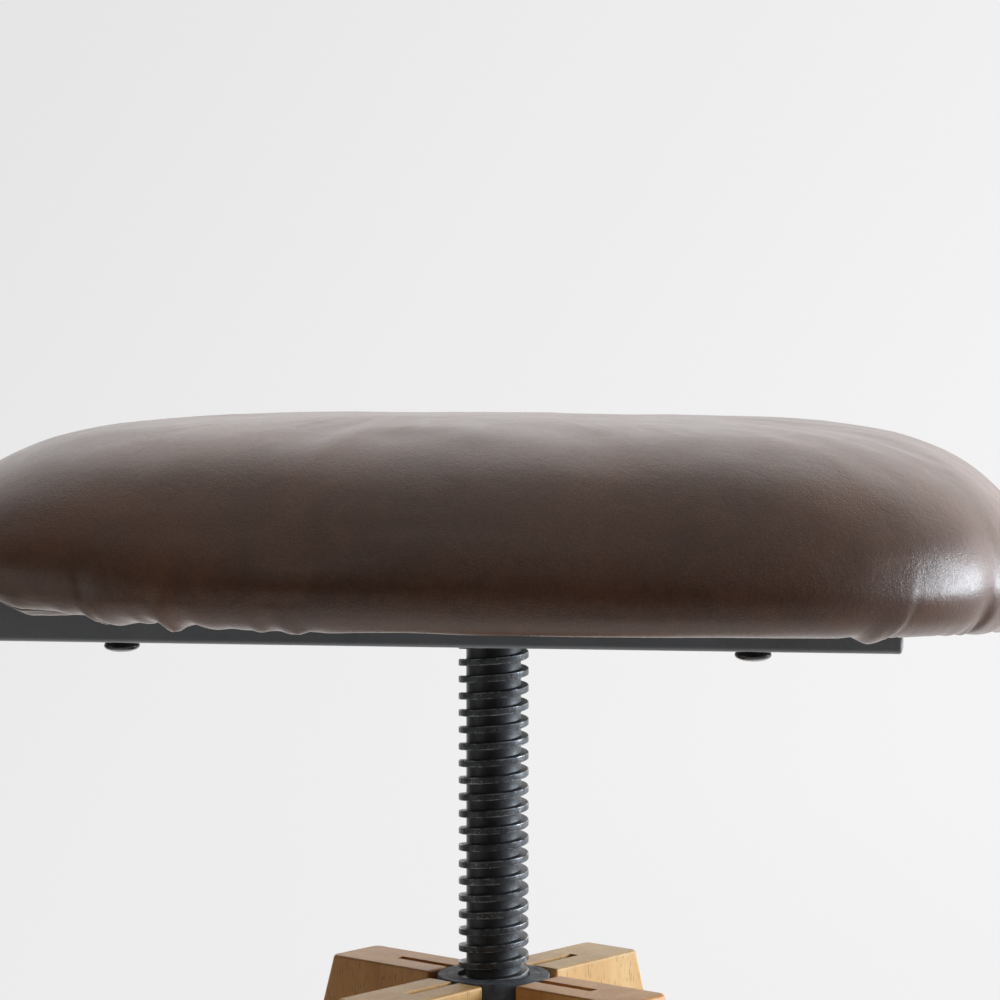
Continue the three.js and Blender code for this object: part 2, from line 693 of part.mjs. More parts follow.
// One ring of the pad's rounded square outline, drawn in by `inset`, at height z
function padRing(inset, z) {
  const ring = [];
  const half = SEAT_HALF - inset;
  for (let k = 0; k < OUTLINE_POINTS; k++) {
    const angle = (2 * Math.PI * (k + 0.5)) / OUTLINE_POINTS;
    const c = Math.abs(Math.cos(angle)) ** SEAT_POWER;
    const s = Math.abs(Math.sin(angle)) ** SEAT_POWER;
    const radius = half * (c + s) ** (-1 / SEAT_POWER);
    ring.push([radius * Math.cos(angle), radius * Math.sin(angle), z]);
  }
  return ring;
}

// Moves an open section of [inset, height] points towards its inside by a distance
function insideOf(section, distance) {
  return section.map(([inset, z], i) => {
    const [i0, z0] = section[Math.max(i - 1, 0)];
    const [i1, z1] = section[Math.min(i + 1, section.length - 1)];
    const length = Math.hypot(i1 - i0, z1 - z0);
    return [inset - (distance * (z1 - z0)) / length, z + (distance * (i1 - i0)) / length];
  });
}

// A coarser copy of an inner section: every second point, and all of the lip's
function thinned(section) {
  return section.filter((_, i) => i % 2 === 0 || i >= section.length - 4);
}

function padRings(section) {
  return section.map(([inset, z]) => padRing(inset, z + BOARD_BOTTOM));
}

function leatherCover() {
  const flapBottom = CLOTH_BOTTOM - BOARD_BOTTOM;
  const flapTop = CLOTH_TOP - BOARD_BOTTOM;
  const inner = thinned(insideOf(PAD_SECTION, LEATHER));
  const lipInset = PAD_SECTION.at(-1)[0];
  const section = [
    ...PAD_SECTION,
    [lipInset + LIP_TURN.outer, flapBottom],
    [FLAP_INSET, flapBottom],
    [FLAP_INSET, flapTop],
    [lipInset - LIP_TURN.inner, flapTop],
    ...inner.toReversed(),
  ];
  const top = PAD_TOP + BOARD_BOTTOM;
  return skin(padRings(section), [0, 0, top], [0, 0, top - LEATHER]);
}

function foamPad() {
  const outer = thinned(insideOf(PAD_SECTION, LEATHER + GAP));
  const recess = BOARD_INSET - GAP;
  const section = [
    ...outer,
    [outer.at(-1)[0], -GAP],
    [recess, -GAP],
    [recess, BOARD_THICKNESS + GAP],
    [SEAT_HALF / 2, BOARD_THICKNESS + GAP],
  ];
  const top = PAD_TOP + BOARD_BOTTOM - LEATHER - GAP;
  return skin(padRings(section), [0, 0, top], [0, 0, BOARD_TOP + GAP]);
}

function padSheet(inset, z0, z1) {
  return skin([padRing(inset, z1), padRing(inset, z0)], [0, 0, z1], [0, 0, z0]);
}

function atRailBolts(tool) {
  const y = RAIL_FRONT - RAIL_SIZE / 2;
  const copies = [];
  for (const sx of [-1, 1]) {
    for (const sy of [-1, 1]) copies.push(tool.clone().translate(sx * RAIL_BOLT_X, sy * y, 0));
  }
  return copies;
}

function buildPad() {
  add(seat, "leather_cover", leatherCover(), leather());
  add(seat, "foam_pad", foamPad(), foam());
  const above = BOARD_TOP + OVERCUT;
  const barrelHoles = atRailBolts(cylinder(TEE.barrel + HOLE_ROOM, BOARD_BOTTOM - OVERCUT, above));
  const pockets = atRailBolts(cylinder(TEE.flange + HOLE_ROOM, BOARD_TOP - TEE.pocketDepth, above));
  const board = padSheet(BOARD_INSET, BOARD_BOTTOM, BOARD_TOP);
  add(seat, "seat_board", cut(board, ...barrelHoles, ...pockets), plywood());
  const clothHoles = atRailBolts(
    cylinder(RAIL_BOLT_RADIUS + HOLE_ROOM, CLOTH_BOTTOM - OVERCUT, CLOTH_TOP + OVERCUT),
  );
  const sheet = padSheet(FLAP_INSET + 1, CLOTH_BOTTOM, CLOTH_TOP);
  add(seat, "dust_cover", cut(sheet, ...clothHoles), cloth());
}

buildHub();
buildLegs();
buildScrew();
buildSeatFrame();
buildPad();

export default stool;
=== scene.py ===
"""The looks of an adjustable swivel stool: finer meshes, the soft seat and every material, built around the
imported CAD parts. Shapes are in millimetres in the frame of their own body until piece() makes them. The
seat's frame is turned by SEAT_TURN and each leg's by its own angle, about the screw's axis."""

import math

import bmesh
import bpy
import numpy as np
from mathutils import Matrix, Vector, noise
from mathutils.kdtree import KDTree


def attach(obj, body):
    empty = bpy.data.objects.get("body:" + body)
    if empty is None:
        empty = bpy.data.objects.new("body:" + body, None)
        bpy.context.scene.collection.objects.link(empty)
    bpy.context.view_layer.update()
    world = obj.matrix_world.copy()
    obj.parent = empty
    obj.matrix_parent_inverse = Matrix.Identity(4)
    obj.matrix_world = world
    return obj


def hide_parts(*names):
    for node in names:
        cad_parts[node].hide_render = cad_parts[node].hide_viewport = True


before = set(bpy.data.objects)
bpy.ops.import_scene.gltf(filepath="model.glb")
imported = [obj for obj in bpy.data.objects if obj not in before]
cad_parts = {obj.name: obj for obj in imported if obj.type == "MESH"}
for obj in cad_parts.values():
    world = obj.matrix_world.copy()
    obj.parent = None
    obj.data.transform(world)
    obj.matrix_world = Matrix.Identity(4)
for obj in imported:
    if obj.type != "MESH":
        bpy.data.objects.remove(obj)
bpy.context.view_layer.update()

MM = 0.001
SEAT_TURN = math.radians(-14)
LEG_TURNS = [math.radians(45 + 90 * k) for k in range(4)]

# ---- the CAD parts' sizes


def local_box(node, turn=0):
    """Lowest and highest corner in mm of a CAD node, in a frame turned about the screw's axis."""
    points = np.array([v.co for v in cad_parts[node].data.vertices]) / MM
    c, s = math.cos(turn), math.sin(turn)
    x = c * points[:, 0] + s * points[:, 1]
    y = c * points[:, 1] - s * points[:, 0]
    local = np.stack([x, y, points[:, 2]], 1)
    return local.min(0), local.max(0)


RAIL_LOW, RAIL_HIGH = local_box("front_rail", SEAT_TURN)
PLUG_LOW, PLUG_HIGH = local_box("front_rail_plug_right", SEAT_TURN)
PLATE_LOW, PLATE_HIGH = local_box("mount_plate", SEAT_TURN)
SCREW_LOW, SCREW_HIGH = local_box("screw", SEAT_TURN)
RAIL_BOLT_LOW, RAIL_BOLT_HIGH = local_box("rail_bolt_front_right", SEAT_TURN)
SEAT_HALF, _, SEAT_TOP = local_box("leather_cover", SEAT_TURN)[1]
CLOTH_LEVEL = local_box("dust_cover", SEAT_TURN)[0][2]
GUIDE_TOP = local_box("guide_bush")[1][2]
NUT_LEVEL = local_box("screw_nut")[0][2]
TUBE_LOW, TUBE_HIGH = local_box("hub_tube")
CAP_LOW, CAP_HIGH = local_box("hub_cap")
LEG_LOW, LEG_HIGH = local_box("leg_1", LEG_TURNS[0])
FIN_LOW, FIN_HIGH = local_box("hub_fin_1", LEG_TURNS[0])

# ---- shapes: (points, faces)


def joined(*shapes):
    points, faces = [], []
    for some_points, some_faces in shapes:
        start = len(points)
        points += [tuple(p) for p in some_points]
        faces += [[i + start for i in face] for face in some_faces]
    return points, faces


def moved(shape, matrix):
    return [tuple(matrix @ Vector(p)) for p in shape[0]], shape[1]


def shifted(shape, x=0, y=0, z=0):
    return moved(shape, Matrix.Translation((x, y, z)))


def turned(angle, axis="Z"):
    return Matrix.Rotation(angle, 4, axis)


TO_PLUS_X = turned(math.pi / 2, "Y")  # what each does to +Z
TO_PLUS_Y = turned(-math.pi / 2, "X")
TO_MINUS_Y = turned(math.pi / 2, "X")


def eased(corners, radius, steps=3, closed=False):
    """Rounds the corners of a line of 2-D points. The ends of an open line stay sharp."""
    line = []
    count = len(corners)
    for i, corner in enumerate(corners):
        if not closed and i in (0, count - 1):
            line.append(tuple(corner))
            continue
        here = Vector(corner)
        before, after = Vector(corners[i - 1]) - here, Vector(corners[(i + 1) % count]) - here
        reach = min(radius, 0.45 * before.length, 0.45 * after.length)
        start, end = here + before.normalized() * reach, here + after.normalized() * reach
        for k in range(steps + 1):
            t = k / steps
            line.append(tuple(start * (1 - t) ** 2 + here * 2 * t * (1 - t) + end * t * t))
    return line


def rectangle(low, high):
    return [(low[0], low[1]), (high[0], low[1]), (high[0], high[1]), (low[0], high[1])]


def square(half, radius):
    return eased(rectangle((-half, -half), (half, half)), radius, 5, True)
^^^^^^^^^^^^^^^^
Work to do:
Copy out exactly the lines running from the one with "const sheet = padSheet(FLAP_INSET" to the one with "bpy.data.objects.remove(obj)", including both ends, and nothing more.

Exercise result:
  const sheet = padSheet(FLAP_INSET + 1, CLOTH_BOTTOM, CLOTH_TOP);
  add(seat, "dust_cover", cut(sheet, ...clothHoles), cloth());
}

buildHub();
buildLegs();
buildScrew();
buildSeatFrame();
buildPad();

export default stool;
=== scene.py ===
"""The looks of an adjustable swivel stool: finer meshes, the soft seat and every material, built around the
imported CAD parts. Shapes are in millimetres in the frame of their own body until piece() makes them. The
seat's frame is turned by SEAT_TURN and each leg's by its own angle, about the screw's axis."""

import math

import bmesh
import bpy
import numpy as np
from mathutils import Matrix, Vector, noise
from mathutils.kdtree import KDTree


def attach(obj, body):
    empty = bpy.data.objects.get("body:" + body)
    if empty is None:
        empty = bpy.data.objects.new("body:" + body, None)
        bpy.context.scene.collection.objects.link(empty)
    bpy.context.view_layer.update()
    world = obj.matrix_world.copy()
    obj.parent = empty
    obj.matrix_parent_inverse = Matrix.Identity(4)
    obj.matrix_world = world
    return obj


def hide_parts(*names):
    for node in names:
        cad_parts[node].hide_render = cad_parts[node].hide_viewport = True


before = set(bpy.data.objects)
bpy.ops.import_scene.gltf(filepath="model.glb")
imported = [obj for obj in bpy.data.objects if obj not in before]
cad_parts = {obj.name: obj for obj in imported if obj.type == "MESH"}
for obj in cad_parts.values():
    world = obj.matrix_world.copy()
    obj.parent = None
    obj.data.transform(world)
    obj.matrix_world = Matrix.Identity(4)
for obj in imported:
    if obj.type != "MESH":
        bpy.data.objects.remove(obj)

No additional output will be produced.